Far from requiring the seizure of state power or authoritarian social engineering to stop it, the only thing required for global corporate power to go down in flames is for states to stop what they’re doing now. Stop enforcing patent and trademark protectionism that enables corporations to outsource actually making anything for someone else, yet still be able to charge a 10,000% markup from retaining a legal monopoly on disposal of the product. Stop the looting of taxpayer-funded public services by politically connected insiders. Stop enabling neo-feudal landlords to evict peasants from land that is rightfully theirs so it can be used for cash-crop export production in contract to global agribusiness companies. Stop enforcing the music and movie industries’ copyrights.
Everything that’s being done in the way of creating a genuine successor society to corporate capitalism is being done horizontally and cooperatively, in open-source software development groups, neighborhood gardens and Permaculture operations, hackerspaces and open-source hardware development groups, community currencies, open-source sharing software, vernacular self-built housing. The most promising models for a post-capitalist society are all based on autonomism, on self-organized peer production based on the commons, on exodus and secession by the producing classes, and on prefigurative politics and the creation of counter-institutions. Compared to the waves of corporate capitalist and neoliberal revolution from above, the waves of resistance starting with the Zapatistas and running through Seattle, the Arab Spring, M15 and Occupy are incomparably more spontaneous and libertarian than the system we’re fighting.

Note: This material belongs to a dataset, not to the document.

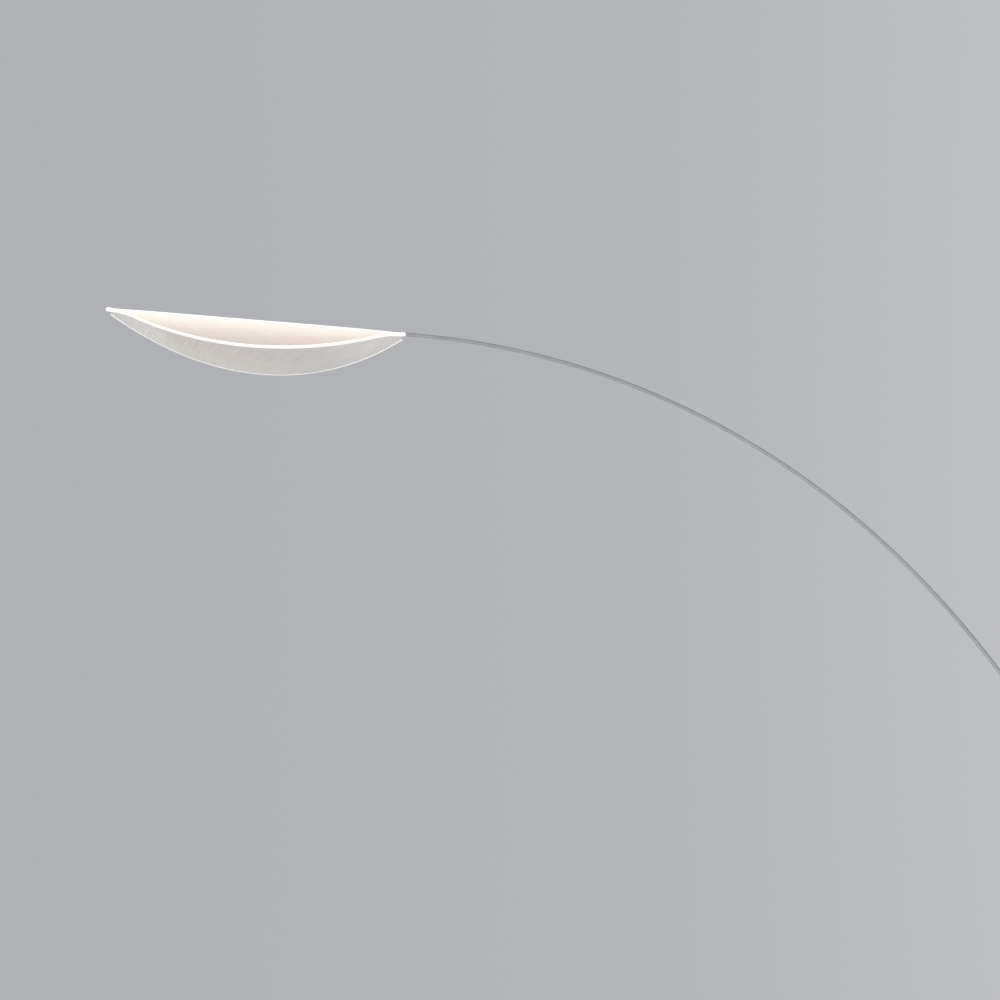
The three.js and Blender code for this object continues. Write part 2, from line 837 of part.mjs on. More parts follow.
function wing(side) {
  const from = spineRun.from;
  const to = spineRun.to;
  const innerHalf = spinePath.stateAt(to).x - headMiddle;
  const flatTo = spineRadius + 1;
  const half = wingThickness / 2;
  const rings = [];
  for (let i = 0; i <= spineSteps; i += 1) {
    const state = spinePath.stateAt(from + (to - from) * (i / spineSteps));
    const reach = ((state.x - headMiddle) / innerHalf) * rimHalf;
    const rimX = headMiddle + reach;
    const rimY = -rimDrop + rimRadius - Math.sqrt(rimRadius ** 2 - reach ** 2);
    const rimAngle = Math.asin(reach / rimRadius);
    const bow = planRadius - Math.sqrt(planRadius ** 2 - reach ** 2);
    const rimZ = wingHalfWidth - bow + endFlare * (reach / rimHalf);
    const inner = { x: state.x, y: state.y, angle: state.angle, z: wingInner };
    const edge = { x: state.x, y: state.y, angle: state.angle, z: flatTo };
    const rim = { x: rimX, y: rimY, angle: rimAngle, z: rimZ };
    const offset = (place, lift) => [
      place.x - Math.sin(place.angle) * lift,
      place.y + Math.cos(place.angle) * lift,
      side * place.z,
    ];
    rings.push([
      offset(inner, half),
      offset(edge, half),
      offset(rim, half),
      offset(rim, -half),
      offset(edge, -half),
      offset(inner, -half),
    ]);
  }
  return cut(lofted(rings), dowelHoles(side));
}
add(head, 'wing_front', wing(1), clearAcrylic);
add(head, 'wing_back', wing(-1), clearAcrylic);

dowelPlaces.forEach((distance, i) => {
  const pin = (side) => ontoSpine(rod(dowelRadius, dowelBottom, dowelTop, 10), distance, side);
  add(head, `wing_pin_front_${i + 1}`, pin(1), satinSteel);
  add(head, `wing_pin_back_${i + 1}`, pin(-1), satinSteel);
});

function tipCap() {
  return turned([
    ...roundStretch(0, -spineStub + spineRadius, spineRadius, -Math.PI / 2, 0, 4),
    [spineRadius, 0],
    [2, 0],
    [2, -4],
    [0, -4],
  ], 20);
}
const tip = add(head, 'tip_cap', tipCap(), opalAcrylic);
tip.position.x = -headLength + spineStub;
tip.rotation.z = -Math.PI / 2;

// ---------------------------------------------------------------- roll joint, on the head's side

// These are turned about the stem's last straight stretch; +Y of each runs toward the head.
const collarFrom = rollWasherThickness + 2 * fit;
const flangeFrom = spineStub - rollFlangeThickness - fit;
const rollFlangeRadius = spineRadius - 1.4;
const hubTipRadius = hubTipDiameter / 2;

function rollJoint(name, geometry, material) {
  const mesh = add(head, name, geometry, material);
  mesh.rotation.z = Math.PI / 2;
  return mesh;
}

rollJoint('roll_washer', ring(rollBushBore, hubTipRadius, fit, fit + rollWasherThickness, 20), slidePlastic);
rollJoint('hub_collar', turned([
  [rollBushBore, collarFrom],
  [hubTipRadius, collarFrom],
  [spineRadius - 0.4, collarFrom + hubTaper - 1],
  [spineRadius, collarFrom + hubTaper],
  [spineRadius, spineStub],
  [rollFlangeRadius + fit, spineStub],
  [rollFlangeRadius + fit, flangeFrom - fit],
  [rollBushBore, flangeFrom - fit],
], 24), opalAcrylic);
rollJoint('roll_pin', turned([
  [rollPinBore / 2, -rollPinEnd],
  [rollPinRadius, -rollPinEnd],
  [rollPinRadius, flangeFrom],
  [rollFlangeRadius, flangeFrom],
  [rollFlangeRadius, flangeFrom + rollFlangeThickness],
  [rollPinBore / 2, flangeFrom + rollFlangeThickness],
], 20), satinSteel);
rollJoint('roll_clip',
  ring(rollBushBore, rollBushRadius, -rollClipFrom - rollClipThickness, -rollClipFrom, 20), darkSteel);
rollJoint('head_lead',
  rod(headLeadDiameter / 2, -rollPinEnd - 0.8, flangeFrom + rollFlangeThickness, 8), copperLead);

export default lamp;
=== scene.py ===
"""Looks of an arc floor lamp with a leaf-shaped, edge-lit head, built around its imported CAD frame.

Metres, +Z up. The stem rises at the origin and reaches over to -X; -Y is the front.
"""

import json
import math

import bmesh
import bpy
import numpy as np
from mathutils import Matrix, Vector


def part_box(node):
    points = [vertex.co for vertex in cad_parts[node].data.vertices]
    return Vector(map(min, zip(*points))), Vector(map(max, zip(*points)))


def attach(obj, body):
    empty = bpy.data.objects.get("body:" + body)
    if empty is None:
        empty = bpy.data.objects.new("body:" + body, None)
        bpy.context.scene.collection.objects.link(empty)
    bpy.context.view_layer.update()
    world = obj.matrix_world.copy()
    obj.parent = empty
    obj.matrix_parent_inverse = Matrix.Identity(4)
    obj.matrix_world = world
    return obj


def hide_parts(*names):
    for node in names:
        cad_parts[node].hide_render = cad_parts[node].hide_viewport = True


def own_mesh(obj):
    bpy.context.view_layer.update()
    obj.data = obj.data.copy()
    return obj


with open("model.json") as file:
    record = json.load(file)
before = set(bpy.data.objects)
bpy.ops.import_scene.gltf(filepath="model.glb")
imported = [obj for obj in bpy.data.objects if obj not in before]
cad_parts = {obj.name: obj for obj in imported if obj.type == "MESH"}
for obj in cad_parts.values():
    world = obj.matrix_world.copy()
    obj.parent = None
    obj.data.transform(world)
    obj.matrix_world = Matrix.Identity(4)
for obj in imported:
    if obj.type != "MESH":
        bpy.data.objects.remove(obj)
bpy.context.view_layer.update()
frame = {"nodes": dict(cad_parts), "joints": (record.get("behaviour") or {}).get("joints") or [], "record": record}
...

So to sum up, Mr. Gillespie. I know one thing about the “basic laws of economics” — the global corporate economy we live under now couldn’t survive for a day without massive and ongoing intervention by the state. The corporate capitalism you defend was put into place by an all-out war on the longings of the human heart every bit as much as the Iron Curtain, as evidenced by our slogans of “Ya Basta!” and “Another world is possible”–and every bit as doomed to fall. And we’ll put down the slide-rule just as soon as we take it from the cold, dead hands of the people who created the system you defend.